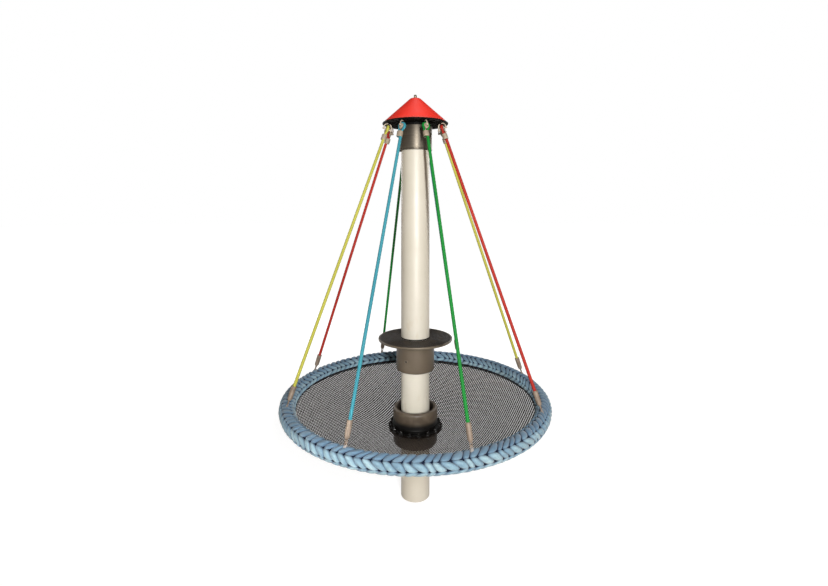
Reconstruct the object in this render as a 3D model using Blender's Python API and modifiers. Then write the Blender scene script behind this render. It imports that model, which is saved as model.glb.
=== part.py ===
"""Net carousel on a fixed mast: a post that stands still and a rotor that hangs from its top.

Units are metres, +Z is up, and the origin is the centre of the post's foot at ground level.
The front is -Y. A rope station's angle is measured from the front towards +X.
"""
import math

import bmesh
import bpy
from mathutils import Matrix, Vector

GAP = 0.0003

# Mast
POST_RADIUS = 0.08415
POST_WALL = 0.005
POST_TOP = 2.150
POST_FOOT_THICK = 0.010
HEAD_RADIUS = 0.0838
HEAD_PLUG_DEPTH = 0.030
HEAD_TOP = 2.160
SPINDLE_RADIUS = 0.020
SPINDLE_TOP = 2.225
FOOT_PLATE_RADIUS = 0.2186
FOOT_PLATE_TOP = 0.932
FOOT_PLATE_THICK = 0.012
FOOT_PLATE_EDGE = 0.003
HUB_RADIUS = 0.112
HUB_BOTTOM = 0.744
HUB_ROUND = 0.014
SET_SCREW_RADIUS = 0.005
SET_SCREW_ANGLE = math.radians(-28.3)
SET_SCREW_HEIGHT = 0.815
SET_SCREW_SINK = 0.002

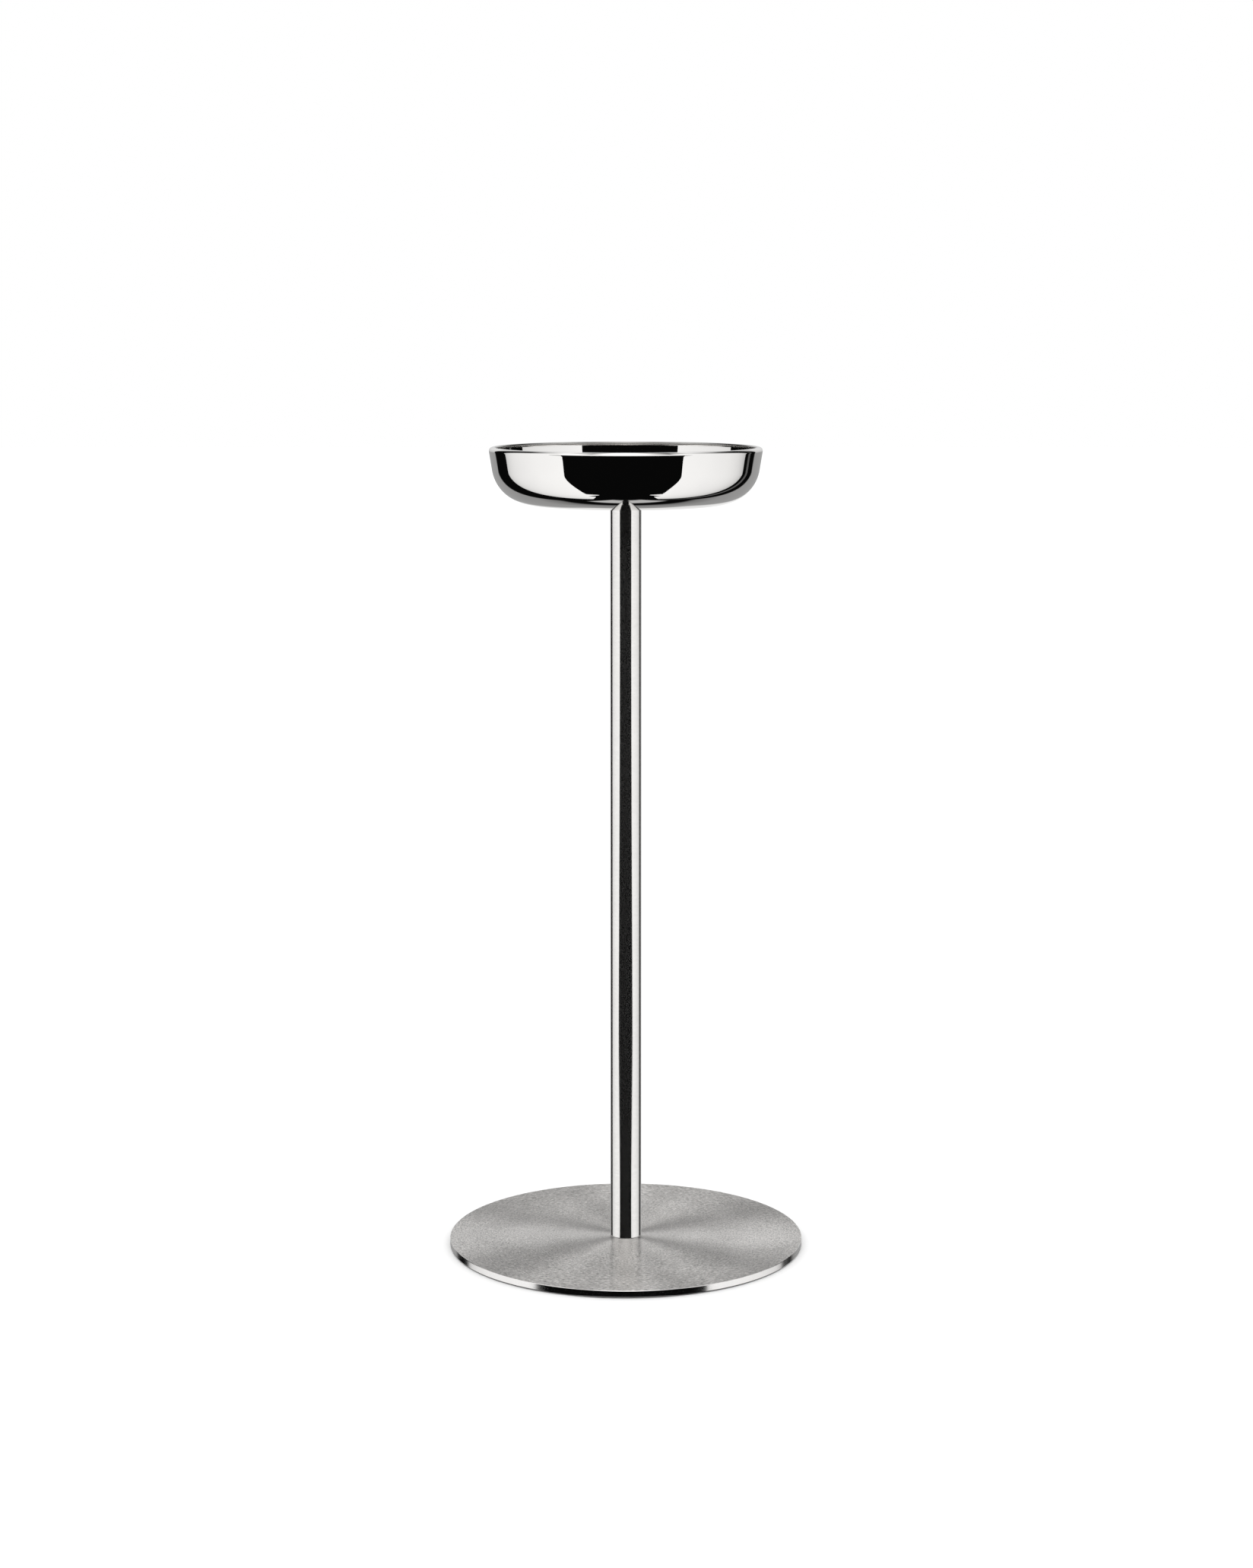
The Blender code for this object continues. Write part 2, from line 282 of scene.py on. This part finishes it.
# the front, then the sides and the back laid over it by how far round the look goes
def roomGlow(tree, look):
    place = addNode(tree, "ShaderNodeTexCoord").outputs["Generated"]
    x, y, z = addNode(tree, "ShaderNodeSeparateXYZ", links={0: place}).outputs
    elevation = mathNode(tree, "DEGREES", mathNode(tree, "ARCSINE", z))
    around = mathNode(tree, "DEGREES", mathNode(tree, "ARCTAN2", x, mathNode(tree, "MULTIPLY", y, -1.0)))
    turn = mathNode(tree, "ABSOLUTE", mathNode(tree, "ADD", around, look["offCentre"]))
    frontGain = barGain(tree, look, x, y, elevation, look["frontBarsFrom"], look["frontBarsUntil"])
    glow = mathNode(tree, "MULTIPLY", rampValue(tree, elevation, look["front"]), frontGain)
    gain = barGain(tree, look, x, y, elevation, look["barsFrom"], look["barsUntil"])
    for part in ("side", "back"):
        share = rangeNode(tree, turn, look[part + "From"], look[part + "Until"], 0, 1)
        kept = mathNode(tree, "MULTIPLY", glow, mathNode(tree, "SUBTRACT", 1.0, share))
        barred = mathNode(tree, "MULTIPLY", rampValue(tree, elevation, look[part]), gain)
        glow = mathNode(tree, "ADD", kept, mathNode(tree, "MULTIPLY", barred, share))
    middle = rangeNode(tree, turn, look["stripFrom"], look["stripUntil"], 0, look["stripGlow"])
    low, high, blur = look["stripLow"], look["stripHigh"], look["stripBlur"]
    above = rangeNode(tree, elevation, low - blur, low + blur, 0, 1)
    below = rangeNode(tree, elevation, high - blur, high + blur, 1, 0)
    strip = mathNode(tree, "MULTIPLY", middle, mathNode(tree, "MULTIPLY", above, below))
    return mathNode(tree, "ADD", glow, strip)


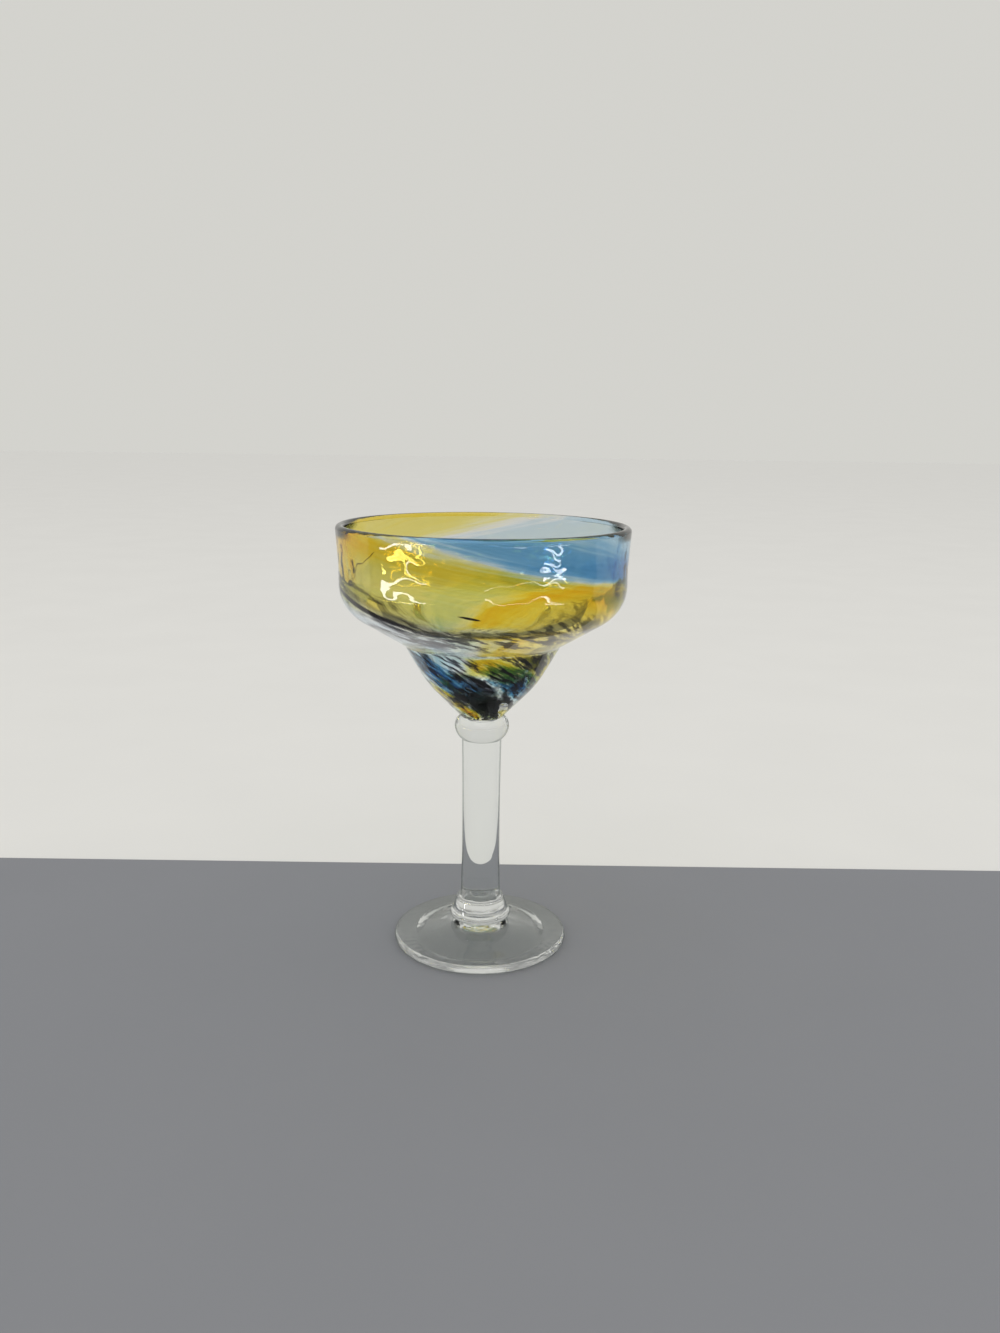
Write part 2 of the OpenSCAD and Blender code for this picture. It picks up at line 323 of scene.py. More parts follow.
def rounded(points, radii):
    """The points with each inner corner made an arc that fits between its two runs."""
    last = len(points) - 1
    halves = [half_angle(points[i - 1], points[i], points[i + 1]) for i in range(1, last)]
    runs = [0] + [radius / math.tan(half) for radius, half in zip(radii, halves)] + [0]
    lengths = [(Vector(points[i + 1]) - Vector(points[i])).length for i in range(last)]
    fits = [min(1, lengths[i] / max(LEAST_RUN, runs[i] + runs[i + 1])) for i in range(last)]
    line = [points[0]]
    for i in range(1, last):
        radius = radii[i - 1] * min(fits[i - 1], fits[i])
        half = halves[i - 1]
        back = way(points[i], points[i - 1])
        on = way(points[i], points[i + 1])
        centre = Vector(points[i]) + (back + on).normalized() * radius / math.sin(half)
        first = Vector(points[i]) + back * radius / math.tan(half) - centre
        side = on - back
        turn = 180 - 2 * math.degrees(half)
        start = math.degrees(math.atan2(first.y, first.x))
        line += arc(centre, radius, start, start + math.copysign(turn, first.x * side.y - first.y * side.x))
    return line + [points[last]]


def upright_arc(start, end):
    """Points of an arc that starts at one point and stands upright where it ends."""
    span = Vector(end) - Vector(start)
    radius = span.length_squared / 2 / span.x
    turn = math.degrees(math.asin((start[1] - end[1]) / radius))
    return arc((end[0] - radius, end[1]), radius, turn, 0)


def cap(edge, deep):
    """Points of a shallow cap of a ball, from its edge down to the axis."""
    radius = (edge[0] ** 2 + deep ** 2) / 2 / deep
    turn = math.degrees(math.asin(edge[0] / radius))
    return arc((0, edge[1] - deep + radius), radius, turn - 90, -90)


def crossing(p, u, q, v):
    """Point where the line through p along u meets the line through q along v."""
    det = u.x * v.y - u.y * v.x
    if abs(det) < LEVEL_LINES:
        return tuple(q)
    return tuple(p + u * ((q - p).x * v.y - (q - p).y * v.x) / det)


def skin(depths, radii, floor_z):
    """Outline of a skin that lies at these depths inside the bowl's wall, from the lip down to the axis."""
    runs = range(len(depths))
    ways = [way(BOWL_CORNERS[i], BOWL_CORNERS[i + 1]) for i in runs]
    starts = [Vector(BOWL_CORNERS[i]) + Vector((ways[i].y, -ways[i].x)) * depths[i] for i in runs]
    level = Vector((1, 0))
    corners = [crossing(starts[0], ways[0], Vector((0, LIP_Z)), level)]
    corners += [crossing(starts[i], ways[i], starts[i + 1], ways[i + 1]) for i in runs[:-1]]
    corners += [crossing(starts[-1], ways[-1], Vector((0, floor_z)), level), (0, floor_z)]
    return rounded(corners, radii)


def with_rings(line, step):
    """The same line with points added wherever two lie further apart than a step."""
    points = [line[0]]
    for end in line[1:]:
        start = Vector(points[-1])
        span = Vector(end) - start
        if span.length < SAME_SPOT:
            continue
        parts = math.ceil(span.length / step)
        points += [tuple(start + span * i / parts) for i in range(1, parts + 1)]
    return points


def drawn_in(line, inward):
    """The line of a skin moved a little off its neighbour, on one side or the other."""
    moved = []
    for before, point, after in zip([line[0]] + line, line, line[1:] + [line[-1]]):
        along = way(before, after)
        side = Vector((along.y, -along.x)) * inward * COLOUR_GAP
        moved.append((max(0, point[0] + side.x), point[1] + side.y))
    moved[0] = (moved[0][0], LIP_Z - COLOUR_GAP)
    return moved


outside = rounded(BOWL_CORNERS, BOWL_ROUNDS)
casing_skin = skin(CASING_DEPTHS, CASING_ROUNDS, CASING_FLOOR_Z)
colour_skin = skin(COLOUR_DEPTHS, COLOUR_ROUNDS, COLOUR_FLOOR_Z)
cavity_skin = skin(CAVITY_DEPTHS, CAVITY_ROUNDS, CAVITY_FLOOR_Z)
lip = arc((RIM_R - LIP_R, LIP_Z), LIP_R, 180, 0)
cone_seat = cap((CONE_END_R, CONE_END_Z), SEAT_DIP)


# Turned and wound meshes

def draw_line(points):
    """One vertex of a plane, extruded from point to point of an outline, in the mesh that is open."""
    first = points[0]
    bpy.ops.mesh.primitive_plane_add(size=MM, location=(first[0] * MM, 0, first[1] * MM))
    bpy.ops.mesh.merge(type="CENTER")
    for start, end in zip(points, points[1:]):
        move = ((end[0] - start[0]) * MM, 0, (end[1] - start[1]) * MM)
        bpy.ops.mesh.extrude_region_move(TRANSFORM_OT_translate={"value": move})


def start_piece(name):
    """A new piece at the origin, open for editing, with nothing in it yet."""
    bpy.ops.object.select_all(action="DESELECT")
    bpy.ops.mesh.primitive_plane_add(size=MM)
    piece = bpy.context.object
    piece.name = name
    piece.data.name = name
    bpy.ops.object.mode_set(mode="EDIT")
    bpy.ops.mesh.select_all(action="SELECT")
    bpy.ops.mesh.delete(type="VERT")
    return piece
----
-- Work instructions --
Only the lines from the first line of the material above through the line that contains "SET_SCREW_SINK = 0.002" should be quoted, each one exactly.

-- Solution to this exercise --
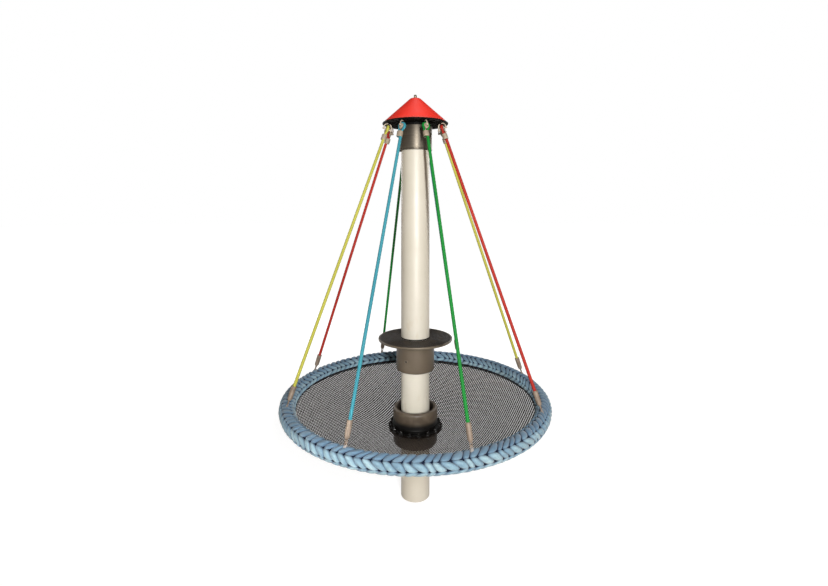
Reconstruct the object in this render as a 3D model using Blender's Python API and modifiers. Then write the Blender scene script behind this render. It imports that model, which is saved as model.glb.
=== part.py ===
"""Net carousel on a fixed mast: a post that stands still and a rotor that hangs from its top.

Units are metres, +Z is up, and the origin is the centre of the post's foot at ground level.
The front is -Y. A rope station's angle is measured from the front towards +X.
"""
import math

import bmesh
import bpy
from mathutils import Matrix, Vector

GAP = 0.0003

# Mast
POST_RADIUS = 0.08415
POST_WALL = 0.005
POST_TOP = 2.150
POST_FOOT_THICK = 0.010
HEAD_RADIUS = 0.0838
HEAD_PLUG_DEPTH = 0.030
HEAD_TOP = 2.160
SPINDLE_RADIUS = 0.020
SPINDLE_TOP = 2.225
FOOT_PLATE_RADIUS = 0.2186
FOOT_PLATE_TOP = 0.932
FOOT_PLATE_THICK = 0.012
FOOT_PLATE_EDGE = 0.003
HUB_RADIUS = 0.112
HUB_BOTTOM = 0.744
HUB_ROUND = 0.014
SET_SCREW_RADIUS = 0.005
SET_SCREW_ANGLE = math.radians(-28.3)
SET_SCREW_HEIGHT = 0.815
SET_SCREW_SINK = 0.002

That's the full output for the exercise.